** Start of Data shown **

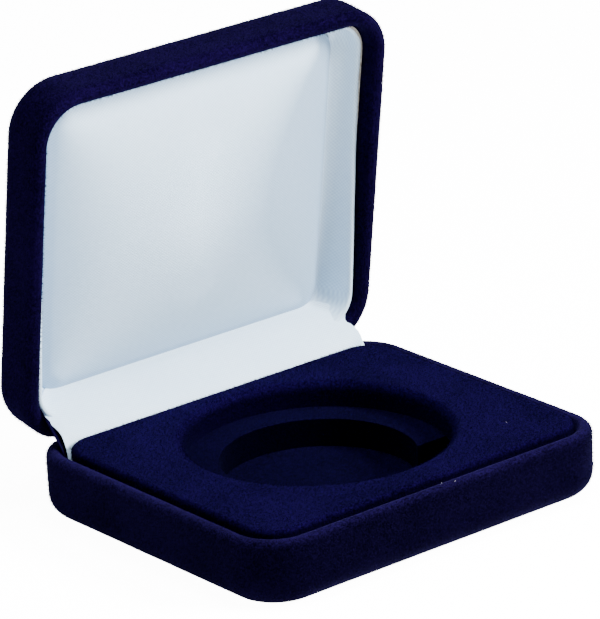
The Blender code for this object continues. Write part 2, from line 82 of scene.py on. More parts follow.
# Shells
PARTING_GAP = 2 * (AXIS_Z - BASE_HEIGHT)
LID_HEIGHT = 10.4 * MM
CORNER_RADIUS = 9.5 * MM
BASE_EDGE_RADIUS = 4.2 * MM
LID_EDGE_RADIUS = 3.5 * MM
VELVET = 0.85 * MM
RIM = 2.9 * MM
TURN_IN = 5.0 * MM
HINGE_RELIEF = 0.83 * MM
VELVET_WAVER = 0.05 * MM
CREST_FACING = 0.72
CREST_BAND = 0.8 * MM
RIM_BAND = 1.6 * MM
THIN_PILE = 0.55

# Insert
INSERT_CORNER_RADIUS = 6.0 * MM
INSERT_SOFT_EDGE = 0.95 * MM
INSERT_LIP = 1.9 * MM
RECESS_RADIUS = 23.3 * MM
LEDGE_RADIUS = 17.4 * MM
RECESS_CENTRE_Y = 0.2 * MM
RELIEF_EDGE_Y = RECESS_CENTRE_Y - 8.9 * MM
LEDGE_SOFT_EDGE = 0.7 * MM

# Lid lining
PAD_BACK = 7.45 * MM
PAD_SIDE_INSET = 7.4 * MM
PAD_HINGE_INSET = 5.5 * MM
PAD_FAR_INSET = 5.3 * MM
PAD_CORNER_RADIUS = 4.6 * MM
PAD_EDGE_RISE = 0.6 * MM
PAD_CROWN = 3.6 * MM
PAD_CELL = 0.8 * MM
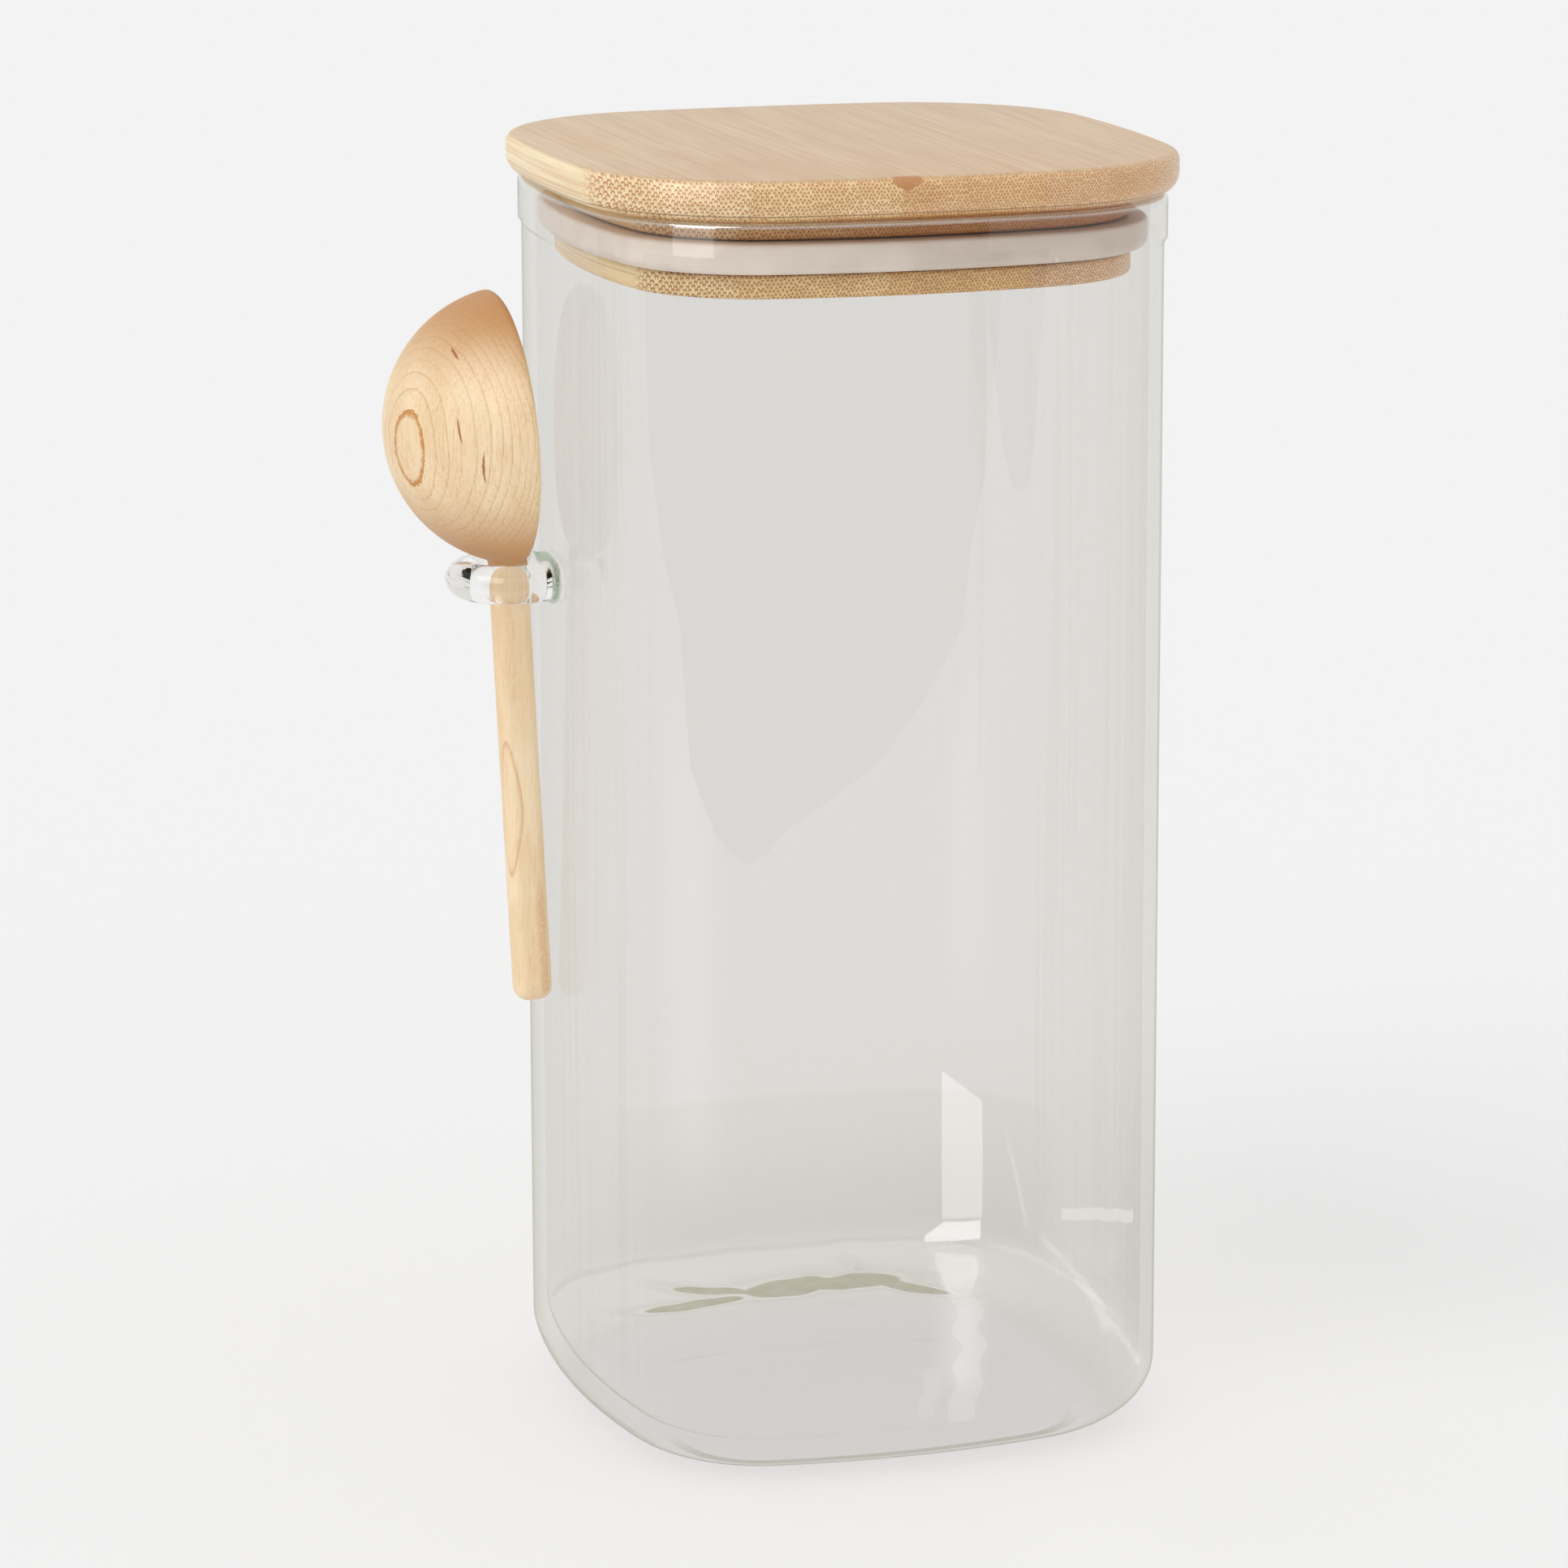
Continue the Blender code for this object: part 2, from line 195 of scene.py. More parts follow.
class Wire:
    # a socket of a material, so that its maths is written as sums
    def __init__(self, tree, socket=None):
        self.tree, self.socket = tree, socket

    def add(self, kind, settings=None, values=None, output=0):
        node = self.tree.nodes.new(kind)
        for key, value in (settings or {}).items():
            setattr(node, key, value)
        feed(self.tree, node, values or {})
        return Wire(self.tree, node.outputs[output])

    def beside(self, output):  # another output of the same node
        return Wire(self.tree, self.socket.node.outputs[output])

    def math(self, operation, *others):
        return self.add('ShaderNodeMath', {"operation": operation}, dict(enumerate((self, *others))))

    def __abs__(self):
        return self.math('ABSOLUTE')

    def __add__(self, other):
        return self.math('ADD', other)

    def __sub__(self, other):
        return self.math('SUBTRACT', other)

    def __rsub__(self, other):
        return self.add('ShaderNodeMath', {"operation": 'SUBTRACT'}, {0: other, 1: self})

    def __mul__(self, other):
        return self.math('MULTIPLY', other)

    def __truediv__(self, other):
        return self.math('DIVIDE', other)

    def __pow__(self, other):
        return self.math('POWER', other)

    __radd__ = __add__
    __rmul__ = __mul__


def feed(tree, node, values):
    for key, value in values.items():
        if isinstance(value, Wire):
            tree.links.new(value.socket, node.inputs[key])
        else:
            node.inputs[key].default_value = value


def tone(red, green, blue):
    # a colour as a picture program gives it, from 0 to 255
    return (*[((c / 255 + 0.055) / 1.055) ** 2.4 if c > 10 else c / 3295 for c in (red, green, blue)], 1)


def showAs(wire, shader):
    feed(wire.tree, wire.tree.nodes['Material Output'], {"Surface": shader})


def newFinish(name):
    material = bpy.data.materials.new(name)
    material.use_nodes = True
    return material, Wire(material.node_tree), material.node_tree.nodes['Principled BSDF']


def inMillimetres(wire, centre=(0, 0, 0), turn=(0, 0, 0), stretch=(1, 1, 1)):
    # the place on the piece, in millimetres from a centre
    place = wire.add('ShaderNodeTexCoord', output='Object')
    for settings, values in (
            ({"vector_type": 'TEXTURE'}, {"Location": centre, "Rotation": turn}),
            ({"vector_type": 'POINT'}, {"Scale": [1000 / s for s in stretch]})):
        place = wire.add('ShaderNodeMapping', settings, {"Vector": place, **values})
    return place


def split(place):
    across = place.add('ShaderNodeSeparateXYZ', {}, {"Vector": place})
    return across, across.beside('Y'), across.beside('Z')


def joined(across, along, up):
    return across.add('ShaderNodeCombineXYZ', {}, {"X": across, "Y": along, "Z": up})


def fade(value, low, high):
    # from 0 at low to 1 at high, or the other way round if low is the higher
    if low > high:
        return 1 - fade(value, high, low)
    return value.add('ShaderNodeMapRange', {"interpolation_type": 'SMOOTHSTEP'},
                     {"Value": value, "From Min": low, "From Max": high})


def between(value, start, full, last, end):
    # 1 from full to last, and down to 0 at the start and the end
    return fade(value, start, full) * fade(value, end, last)


def blend(amount, first, second):
    return amount.add('ShaderNodeMix', {"data_type": 'RGBA'}, {0: amount, 6: first, 7: second}, 2)


def mixShaders(amount, first, second):
    return amount.add('ShaderNodeMixShader', {}, {0: amount, 1: first, 2: second})


def noise(place, scale, detail=2, roughness=0.5):
    return place.add('ShaderNodeTexNoise', {}, {
        "Vector": place, "Scale": scale, "Detail": detail, "Roughness": roughness})


def bump(height, strength, depth):
    return height.add('ShaderNodeBump', {}, {"Height": height, "Strength": strength, "Distance": depth})


jarPlan = {"half": 0.050, "cornerRadius": 0.028, "sideRadius": 0.143, "sideSteps": 14, "cornerSteps": 22}
jar = {
    "height": 0.2093, "wall": 0.0024, "floor": 0.0045,
    "baseRound": (0.0155, 0.0115),  # out from the wall, and up from the base
    "lipHeight": 0.0080, "lipProud": 0.0006, "lipRound": 0.0008, "ledge": 0.0009,
    "roundSteps": 14, "lipSteps": 5,
    "rows": (0.030, 0.134, 0.158),    # rows of points across the walls, low down and round the ring
    "cavityReach": 0.0002,            # faces up to this far outside the cavity's plan are its own
    "cavityLean": 0.2,                # if their normals lean up or to the middle by more than this
}
ring = {
    "centre": (-0.05726619, 0, 0.1459), "radius": 0.007266, "rod": 0.0032,
    "weldSize": (0.0018, 0.0088, 0.0043), "weldDrop": 0.0004,
    "cutAt": -0.0488,                          # halfway into the wall
    "steps": (96, 40), "weldSteps": (48, 32), "voxel": 0.00028, "smoothing": 8,
    "offWall": 0.0001, "halfHeight": 0.006,    # where rod glass takes over from the wall's
}
glassLook = {
    "tint": (0.900, 0.891, 0.872, 1),        # what the wall lets through
    "side": (0.872, 0.861, 0.838, 1),        # the same where it is seen along its length
    "line": (0.60, 0.61, 0.51, 1),           # at the very edge and the lip
    "lamp": (0.982, 0.982, 0.982, 1),        # what it lets through for lamps
    "footLamp": (0.905, 0.905, 0.903, 1),    # the same at the foot, where the glass is thick
    "olive": (0.66, 0.65, 0.53, 1), "thin": (1, 1, 1, 1),
    "headOn": 0.036, "grazing": 0.42,        # what it mirrors seen straight on, and how much more seen flat
    "cavityMirror": 0.4,                     # how much of that the cavity's side does
    "footLampFrom": (11, 2), "lipFrom": (1.0, 0.3),    # height from the base, and depth under the lip
    "seamAt": 11.2,
    # painted highlights low on the right: height at the middle, slope, and where they come in and go out
    "slant": (11.1, 0.19, (-14, -5, 22, 27)), "slantEnd": (7.7, 0.046, (-25, -20, -2, 5)),
    "corner": (24.3, 0.29, (15, 18, 26, 38)),          # the same, with its place at the base first
    # the bright strip's painted reflection on the floor: place across at the middle, slope, and how it
    # bends
    "strip": (23.7, 0.33, 0.0016),
    "branch": (18.0, 0.4, (-36, -31, -12, -4)),        # the strip's, with where it comes in and goes out
    # runs on the floor's back edge: middle, half length, half width, slope
    "runs": ((3.5, 41.1, 8.5, 2.3, 0.03), (15.0, 40.3, 9.0, 1.9, -0.10), (24.3, 36.6, 6.6, 1.9, -0.75),
             (-10.5, 41.6, 7.4, 0.9, -0.10), (-15.0, 38.1, 9.6, 1.3, 0.13)),
    "ringTint": (0.97, 0.97, 0.95, 1), "weldTint": (0.22, 0.34, 0.21, 1), "ior": 1.47,
}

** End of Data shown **

Goal of the exercise: The lines from the first of the entries through the line holding "THIN_PILE = 0.55" are to be restated word for word, and no others.

Solution for this problem:
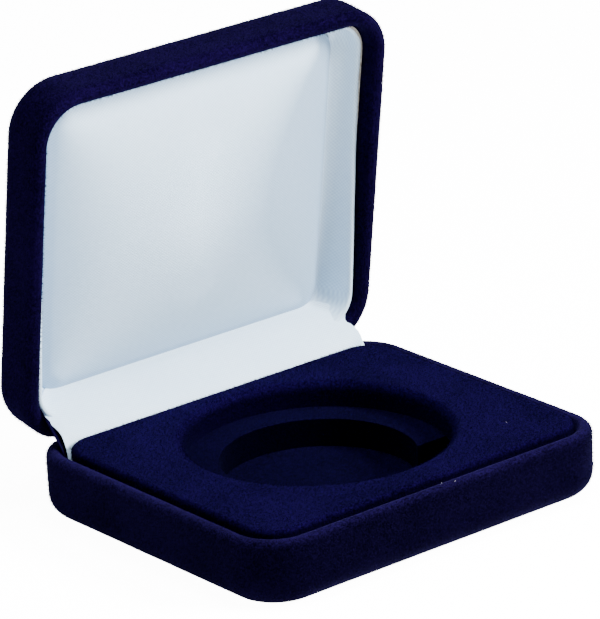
The Blender code for this object continues. Write part 2, from line 82 of scene.py on. More parts follow.
# Shells
PARTING_GAP = 2 * (AXIS_Z - BASE_HEIGHT)
LID_HEIGHT = 10.4 * MM
CORNER_RADIUS = 9.5 * MM
BASE_EDGE_RADIUS = 4.2 * MM
LID_EDGE_RADIUS = 3.5 * MM
VELVET = 0.85 * MM
RIM = 2.9 * MM
TURN_IN = 5.0 * MM
HINGE_RELIEF = 0.83 * MM
VELVET_WAVER = 0.05 * MM
CREST_FACING = 0.72
CREST_BAND = 0.8 * MM
RIM_BAND = 1.6 * MM
THIN_PILE = 0.55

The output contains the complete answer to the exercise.